Let $ABC$ be a triangle with $AB = AC \neq BC$ and let $I$ be its incentre. The line $BI$ meets $AC$ at $D$, and the line through $D$ perpendicular to $AC$ meets $AI$ at $E$. Prove that the reflection of $I$ in $AC$ lies on the circumcircle of triangle $BDE$.

Find all functions $f : \mathbb R\to\mathbb R $ such that \[f(x+yf(x^2))=f(x)+xf(xy)\]for all real numbers $x$ and $y$.

Let $ABC$ be an acute angled triangle. Points $E$ and $F$ are chosen on the sides $AC$ and $AB$, respectively, such that \[BC^2=BA\times BF+CE\times CA.\]Prove that for all such $E$ and $F$, circumcircle of the triangle $AEF$ passes through a fixed point different from $A$.

Consider fractions $\frac{a}{b}$ where $a$ and $b$ are positive integers. (a) Prove that for every positive integer $n$, there exists such a fraction $\frac{a}{b}$ such that $\sqrt{n} \le \frac{a}{b} \le \sqrt{n+1}$ and $b \le \sqrt{n}+1$. (b) Show that there are infinitely many positive integers $n$ such that no such fraction $\frac{a}{b}$ satisfies $\sqrt{n} \le \frac{a}{b} \le \sqrt{n+1}$ and $b \le \sqrt{n}$.
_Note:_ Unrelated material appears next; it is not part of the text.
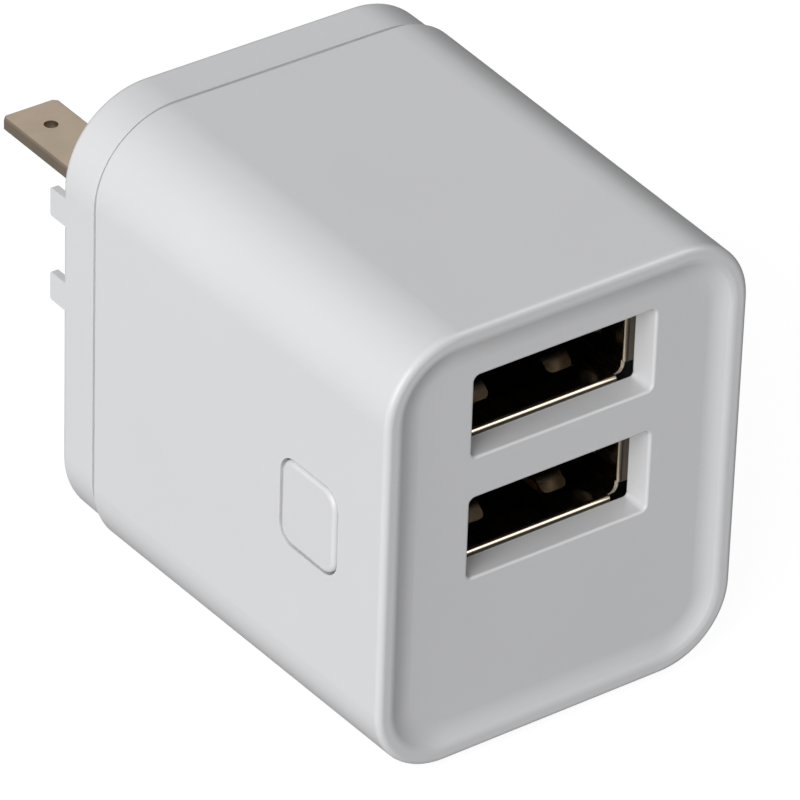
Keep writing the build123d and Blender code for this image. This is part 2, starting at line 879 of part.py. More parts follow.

Consider the sequence of rational numbers defined by $x_1=\frac{4}{3}$, and $x_{n+1}=\frac{x_n^2}{x_n^2-x_n+1}$. Show that the nu,erator of the lowest term expression of each sum $x_1+x_2+...+x_k$ is a perfect square.

Let $n, m, k$ and $l$ be positive integers with $n \neq 1$ such that $n^k + mn^l + 1$ divides $n^{k+l} - 1$. Prove that $m = 1$ and $l = 2k$; or $l|k$ and $m = \frac{n^{k-l}-1}{n^l-1}$.

Let $n$ be a positive integer relatively prime to $6$. We paint the vertices of a regular $n$-gon with three colours so that there is an odd number of vertices of each colour. Show that there exists an isosceles triangle whose three vertices are of different colours.